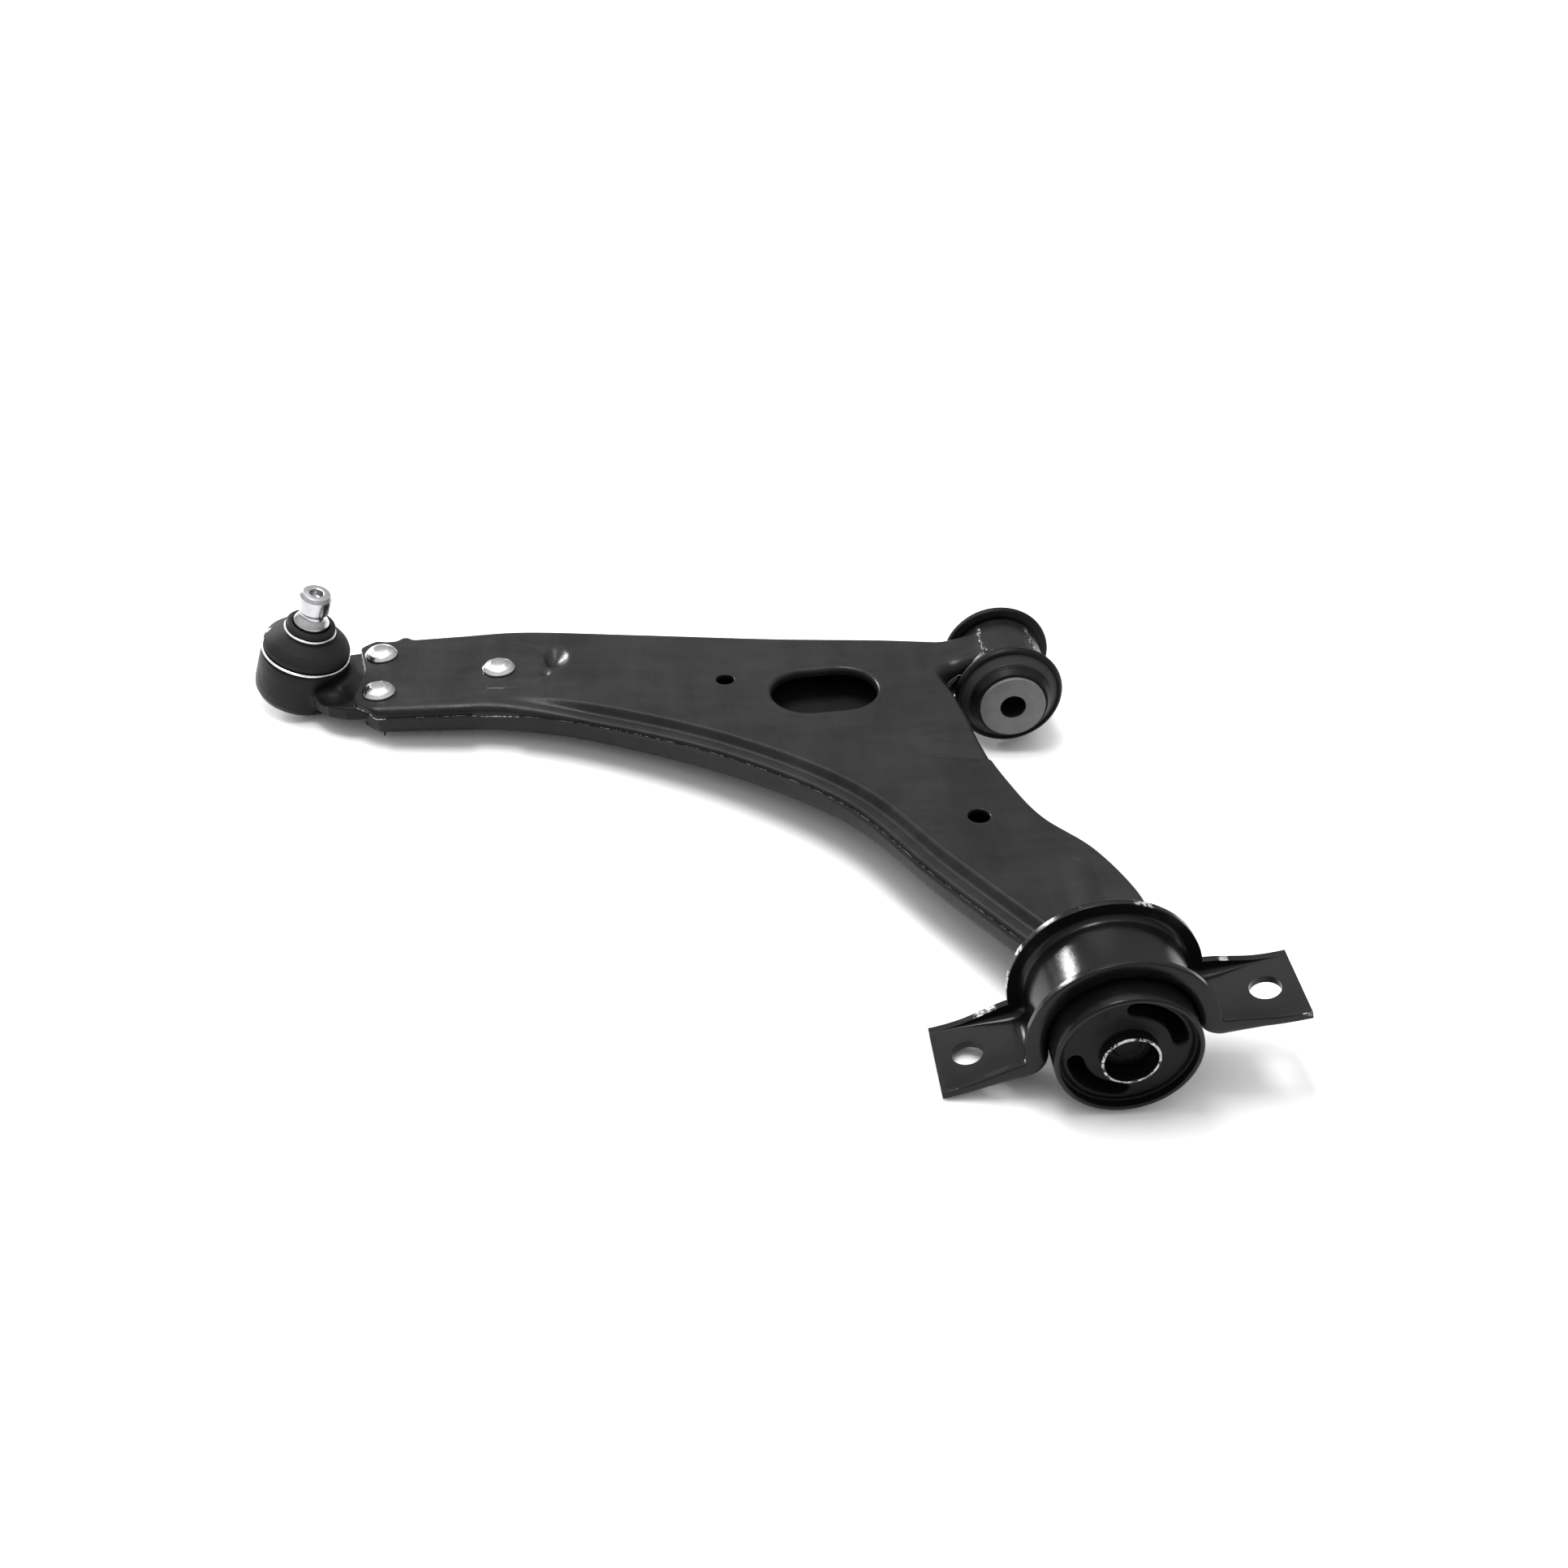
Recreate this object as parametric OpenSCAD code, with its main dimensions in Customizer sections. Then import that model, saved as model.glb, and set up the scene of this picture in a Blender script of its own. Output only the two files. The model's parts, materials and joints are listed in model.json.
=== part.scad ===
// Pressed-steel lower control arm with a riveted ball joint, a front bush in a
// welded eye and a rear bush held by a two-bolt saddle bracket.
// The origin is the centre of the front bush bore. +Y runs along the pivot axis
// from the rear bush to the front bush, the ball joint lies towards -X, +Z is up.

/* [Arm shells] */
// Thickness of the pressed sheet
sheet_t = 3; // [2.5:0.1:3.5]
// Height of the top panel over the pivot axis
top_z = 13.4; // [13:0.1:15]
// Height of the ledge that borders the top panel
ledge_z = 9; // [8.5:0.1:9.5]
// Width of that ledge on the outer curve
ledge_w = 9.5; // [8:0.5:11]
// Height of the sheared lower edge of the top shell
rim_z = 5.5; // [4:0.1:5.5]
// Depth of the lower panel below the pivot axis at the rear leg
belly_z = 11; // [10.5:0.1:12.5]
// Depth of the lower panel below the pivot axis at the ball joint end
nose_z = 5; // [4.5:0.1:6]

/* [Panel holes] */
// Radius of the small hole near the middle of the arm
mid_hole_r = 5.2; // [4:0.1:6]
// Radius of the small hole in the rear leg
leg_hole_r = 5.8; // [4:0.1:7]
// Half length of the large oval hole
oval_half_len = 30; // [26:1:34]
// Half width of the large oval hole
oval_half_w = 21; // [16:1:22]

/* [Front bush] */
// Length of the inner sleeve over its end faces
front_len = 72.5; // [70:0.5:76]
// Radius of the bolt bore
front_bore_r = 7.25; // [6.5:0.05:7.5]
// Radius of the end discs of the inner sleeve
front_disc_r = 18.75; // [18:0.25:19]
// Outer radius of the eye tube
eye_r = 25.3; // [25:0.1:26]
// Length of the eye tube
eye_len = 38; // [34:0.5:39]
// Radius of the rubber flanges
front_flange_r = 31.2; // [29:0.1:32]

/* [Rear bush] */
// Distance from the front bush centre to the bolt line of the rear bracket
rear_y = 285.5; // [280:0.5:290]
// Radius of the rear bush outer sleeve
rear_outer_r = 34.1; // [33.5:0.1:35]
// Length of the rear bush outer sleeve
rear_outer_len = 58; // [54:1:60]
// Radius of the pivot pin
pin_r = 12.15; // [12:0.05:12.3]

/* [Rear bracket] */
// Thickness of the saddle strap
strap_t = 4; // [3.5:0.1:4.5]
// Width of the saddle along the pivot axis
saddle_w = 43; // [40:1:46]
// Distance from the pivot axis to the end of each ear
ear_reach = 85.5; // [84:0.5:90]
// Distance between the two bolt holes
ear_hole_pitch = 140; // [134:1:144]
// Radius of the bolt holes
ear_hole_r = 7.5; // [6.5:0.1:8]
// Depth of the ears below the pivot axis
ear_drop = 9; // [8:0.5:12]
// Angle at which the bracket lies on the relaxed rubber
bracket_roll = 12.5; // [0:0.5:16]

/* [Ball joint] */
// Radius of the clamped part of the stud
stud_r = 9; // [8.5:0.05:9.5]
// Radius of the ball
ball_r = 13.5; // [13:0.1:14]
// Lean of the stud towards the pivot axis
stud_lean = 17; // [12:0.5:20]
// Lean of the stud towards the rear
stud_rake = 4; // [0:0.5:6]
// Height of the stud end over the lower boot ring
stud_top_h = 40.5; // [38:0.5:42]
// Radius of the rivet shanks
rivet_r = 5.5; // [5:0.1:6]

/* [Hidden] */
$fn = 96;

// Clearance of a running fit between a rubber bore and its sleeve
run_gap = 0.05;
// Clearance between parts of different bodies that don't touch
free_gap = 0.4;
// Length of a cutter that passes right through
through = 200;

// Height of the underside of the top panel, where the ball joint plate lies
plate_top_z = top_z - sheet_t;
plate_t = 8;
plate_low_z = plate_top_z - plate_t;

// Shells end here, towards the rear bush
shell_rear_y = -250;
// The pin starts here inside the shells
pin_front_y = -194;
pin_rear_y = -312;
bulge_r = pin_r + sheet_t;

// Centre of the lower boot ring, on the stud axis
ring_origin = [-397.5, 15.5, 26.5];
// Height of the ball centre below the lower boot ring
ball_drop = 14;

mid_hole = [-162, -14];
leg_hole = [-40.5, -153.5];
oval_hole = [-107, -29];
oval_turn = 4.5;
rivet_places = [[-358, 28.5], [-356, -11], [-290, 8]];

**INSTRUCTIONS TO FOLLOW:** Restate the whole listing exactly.

**RESULT:**
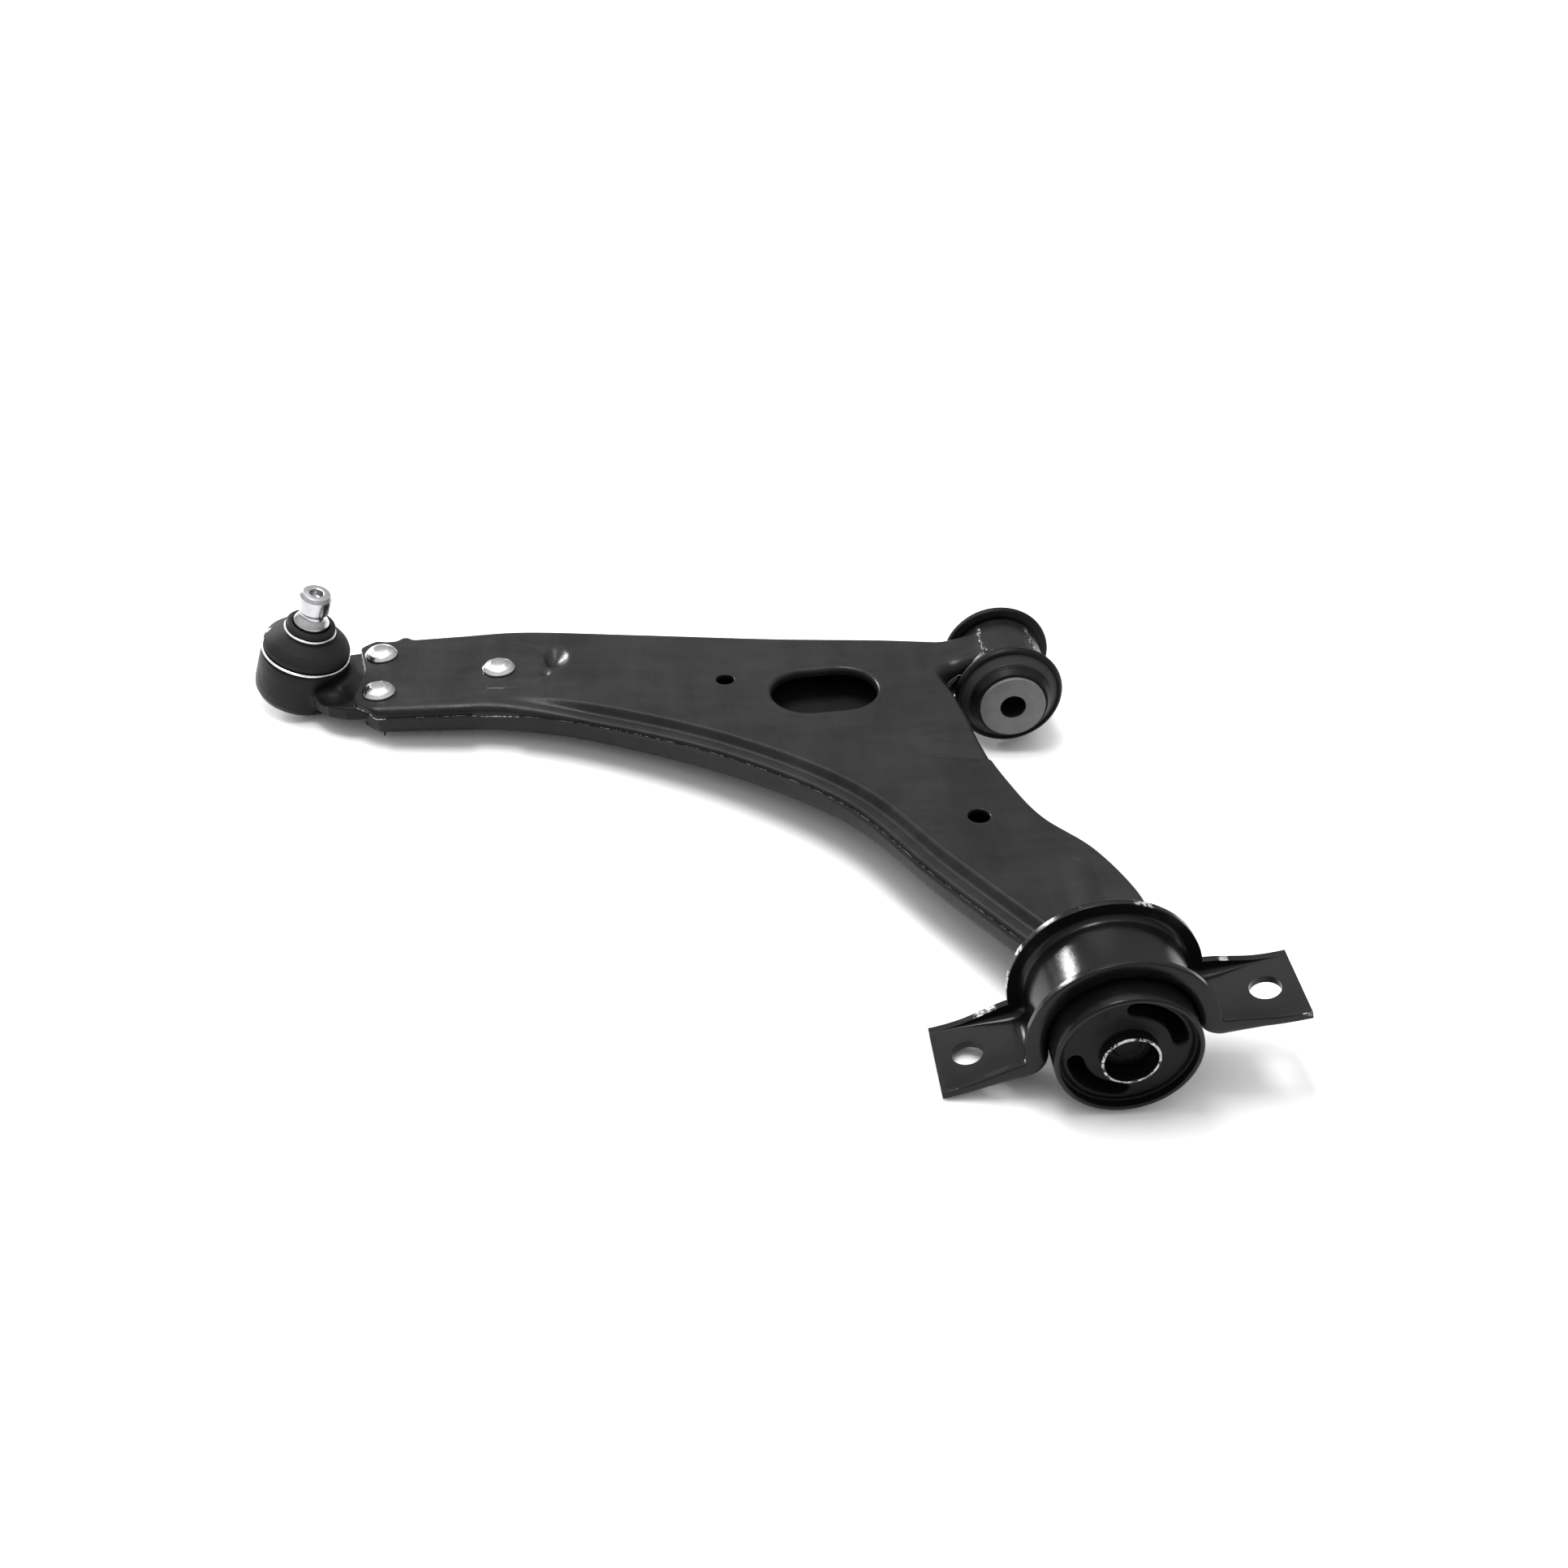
Recreate this object as parametric OpenSCAD code, with its main dimensions in Customizer sections. Then import that model, saved as model.glb, and set up the scene of this picture in a Blender script of its own. Output only the two files. The model's parts, materials and joints are listed in model.json.
=== part.scad ===
// Pressed-steel lower control arm with a riveted ball joint, a front bush in a
// welded eye and a rear bush held by a two-bolt saddle bracket.
// The origin is the centre of the front bush bore. +Y runs along the pivot axis
// from the rear bush to the front bush, the ball joint lies towards -X, +Z is up.

/* [Arm shells] */
// Thickness of the pressed sheet
sheet_t = 3; // [2.5:0.1:3.5]
// Height of the top panel over the pivot axis
top_z = 13.4; // [13:0.1:15]
// Height of the ledge that borders the top panel
ledge_z = 9; // [8.5:0.1:9.5]
// Width of that ledge on the outer curve
ledge_w = 9.5; // [8:0.5:11]
// Height of the sheared lower edge of the top shell
rim_z = 5.5; // [4:0.1:5.5]
// Depth of the lower panel below the pivot axis at the rear leg
belly_z = 11; // [10.5:0.1:12.5]
// Depth of the lower panel below the pivot axis at the ball joint end
nose_z = 5; // [4.5:0.1:6]

/* [Panel holes] */
// Radius of the small hole near the middle of the arm
mid_hole_r = 5.2; // [4:0.1:6]
// Radius of the small hole in the rear leg
leg_hole_r = 5.8; // [4:0.1:7]
// Half length of the large oval hole
oval_half_len = 30; // [26:1:34]
// Half width of the large oval hole
oval_half_w = 21; // [16:1:22]

/* [Front bush] */
// Length of the inner sleeve over its end faces
front_len = 72.5; // [70:0.5:76]
// Radius of the bolt bore
front_bore_r = 7.25; // [6.5:0.05:7.5]
// Radius of the end discs of the inner sleeve
front_disc_r = 18.75; // [18:0.25:19]
// Outer radius of the eye tube
eye_r = 25.3; // [25:0.1:26]
// Length of the eye tube
eye_len = 38; // [34:0.5:39]
// Radius of the rubber flanges
front_flange_r = 31.2; // [29:0.1:32]

/* [Rear bush] */
// Distance from the front bush centre to the bolt line of the rear bracket
rear_y = 285.5; // [280:0.5:290]
// Radius of the rear bush outer sleeve
rear_outer_r = 34.1; // [33.5:0.1:35]
// Length of the rear bush outer sleeve
rear_outer_len = 58; // [54:1:60]
// Radius of the pivot pin
pin_r = 12.15; // [12:0.05:12.3]

/* [Rear bracket] */
// Thickness of the saddle strap
strap_t = 4; // [3.5:0.1:4.5]
// Width of the saddle along the pivot axis
saddle_w = 43; // [40:1:46]
// Distance from the pivot axis to the end of each ear
ear_reach = 85.5; // [84:0.5:90]
// Distance between the two bolt holes
ear_hole_pitch = 140; // [134:1:144]
// Radius of the bolt holes
ear_hole_r = 7.5; // [6.5:0.1:8]
// Depth of the ears below the pivot axis
ear_drop = 9; // [8:0.5:12]
// Angle at which the bracket lies on the relaxed rubber
bracket_roll = 12.5; // [0:0.5:16]

/* [Ball joint] */
// Radius of the clamped part of the stud
stud_r = 9; // [8.5:0.05:9.5]
// Radius of the ball
ball_r = 13.5; // [13:0.1:14]
// Lean of the stud towards the pivot axis
stud_lean = 17; // [12:0.5:20]
// Lean of the stud towards the rear
stud_rake = 4; // [0:0.5:6]
// Height of the stud end over the lower boot ring
stud_top_h = 40.5; // [38:0.5:42]
// Radius of the rivet shanks
rivet_r = 5.5; // [5:0.1:6]

/* [Hidden] */
$fn = 96;

// Clearance of a running fit between a rubber bore and its sleeve
run_gap = 0.05;
// Clearance between parts of different bodies that don't touch
free_gap = 0.4;
// Length of a cutter that passes right through
through = 200;

// Height of the underside of the top panel, where the ball joint plate lies
plate_top_z = top_z - sheet_t;
plate_t = 8;
plate_low_z = plate_top_z - plate_t;

// Shells end here, towards the rear bush
shell_rear_y = -250;
// The pin starts here inside the shells
pin_front_y = -194;
pin_rear_y = -312;
bulge_r = pin_r + sheet_t;

// Centre of the lower boot ring, on the stud axis
ring_origin = [-397.5, 15.5, 26.5];
// Height of the ball centre below the lower boot ring
ball_drop = 14;

mid_hole = [-162, -14];
leg_hole = [-40.5, -153.5];
oval_hole = [-107, -29];
oval_turn = 4.5;
rivet_places = [[-358, 28.5], [-356, -11], [-290, 8]];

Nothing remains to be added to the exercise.